Wednesday, January 2nd, 2013

The US Postal Service has said it will adopt above-inflation rate increases for its loss-making Standard Mail Flats service each year up to 2016.

The move is prompted by the Postal Regulatory Commission’s 2010 order that rates should rise towards full cost coverage, so that other mail services do not subsidise the shipping of items like catalogues.

But USPS suggested the pricing strategy was “risky” in its latest annual regulatory compliance report, out on Friday.

To make the Flats rate increases without violating its inflation-based price cap, USPS said it would be unable to increase rates for other Standard Mail services by quite as much as it would like.

As a result, it warned that complying with the Commission’s orders for Standard Mail Flats meant it would be “spending” too much of its price cap on generating income from “mail volume that may not be around to pay those prices in the future”.


One key reason USPS has shied away from increasing Standard Mail Flats rates to full cost coverage has been the danger that it would push catalogue publishers into finding alternative distribution channels, at a time when catalogues are already moving into digital outlets like tablets.

Assuming the “systemic” decline in Standard Mail Flats volumes continue, USPS warned that the rest of Standard Mail services would be required to shoulder a larger portion of network costs, and by keeping those rates “low”, “the Commission’s strategy could weaken these products’ ability to bear this burden”, USPS said.

The USPS Standard Mail Flats service had an 80.7% cost coverage in the 12 months ending 30 September, 2012, according to Friday’s report.
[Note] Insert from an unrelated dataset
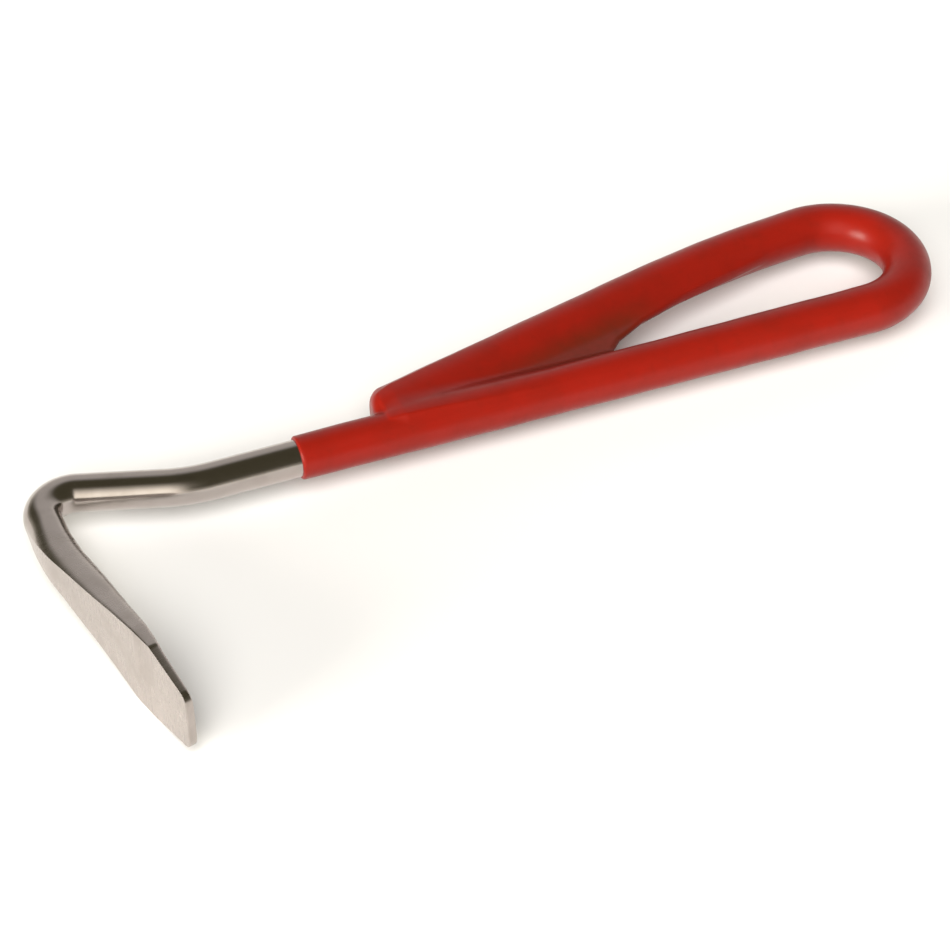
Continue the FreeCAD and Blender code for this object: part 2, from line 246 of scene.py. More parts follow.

This was a 1.4 percentage point improvement on the 2011 cost coverage, reversing a three-year decline in the service’s cost coverage.

However, the service saw volumes decline 12.4% (or by 844m pieces) during the 2012 financial year compared to the previous 12 months, with revenues down $261m (10.5%).

At the end of last year USPS had its initial rates proposal rejected by regulators for Standard Mail Flats, after proposing to increase the rate by the inflation-based amount, rather than an above-inflation amount, in order to protect catalogue industry volumes. The Postal Service at the time argued that it would comply with the 2010 order to move towards full cost coverage by reducing the costs of delivering the service.

Last month USPS had its second rate proposal, for a 2.617% increase effective 27th January, approved by the Commission.

In Friday’s report the Postal Service said that from 2014 through 2016, Standard Mail Flats would have rates increased by 1.05 times inflation.

However, it warned that doing so could cause problems.

“All else equal, larger price increases could improve cost coverage of Standard Mail Flats,” said the Postal Service, adding: “Of courseā€¦ not all else is equal, and pricing decisions under the Consumer Price Index cap involve complexities that make the rallying call of ‘raise the price’ a potentially counter-productive reaction.”

The Postal Service said other Standard Mail services were covering their costs, other than Parcels, which has been affected by products transferring to the competitive portfolio.

Friday’s report said First Class services covered their costs other than Parcels, which was similarly affected by products moving to the competitive portfolio, and Inbound Single-Piece International services, which have rates set by the Universal Postal Union.


Along with cost coverage updates, the report also revealed that customer satisfaction rates among residential and SME customers increased in 2012.

But, a survey of randomly-selected customers saw “mixed” views among large business customers, with increasing satisfaction for Periodicals and Standard Mail services but a fall in customer satisfaction for products including International, First Class and Parcel Post services.

The Postal Regulatory Commission is expected to issue a notice and order seeking public comments on the latest USPS Annual Compliance Report at some point this week.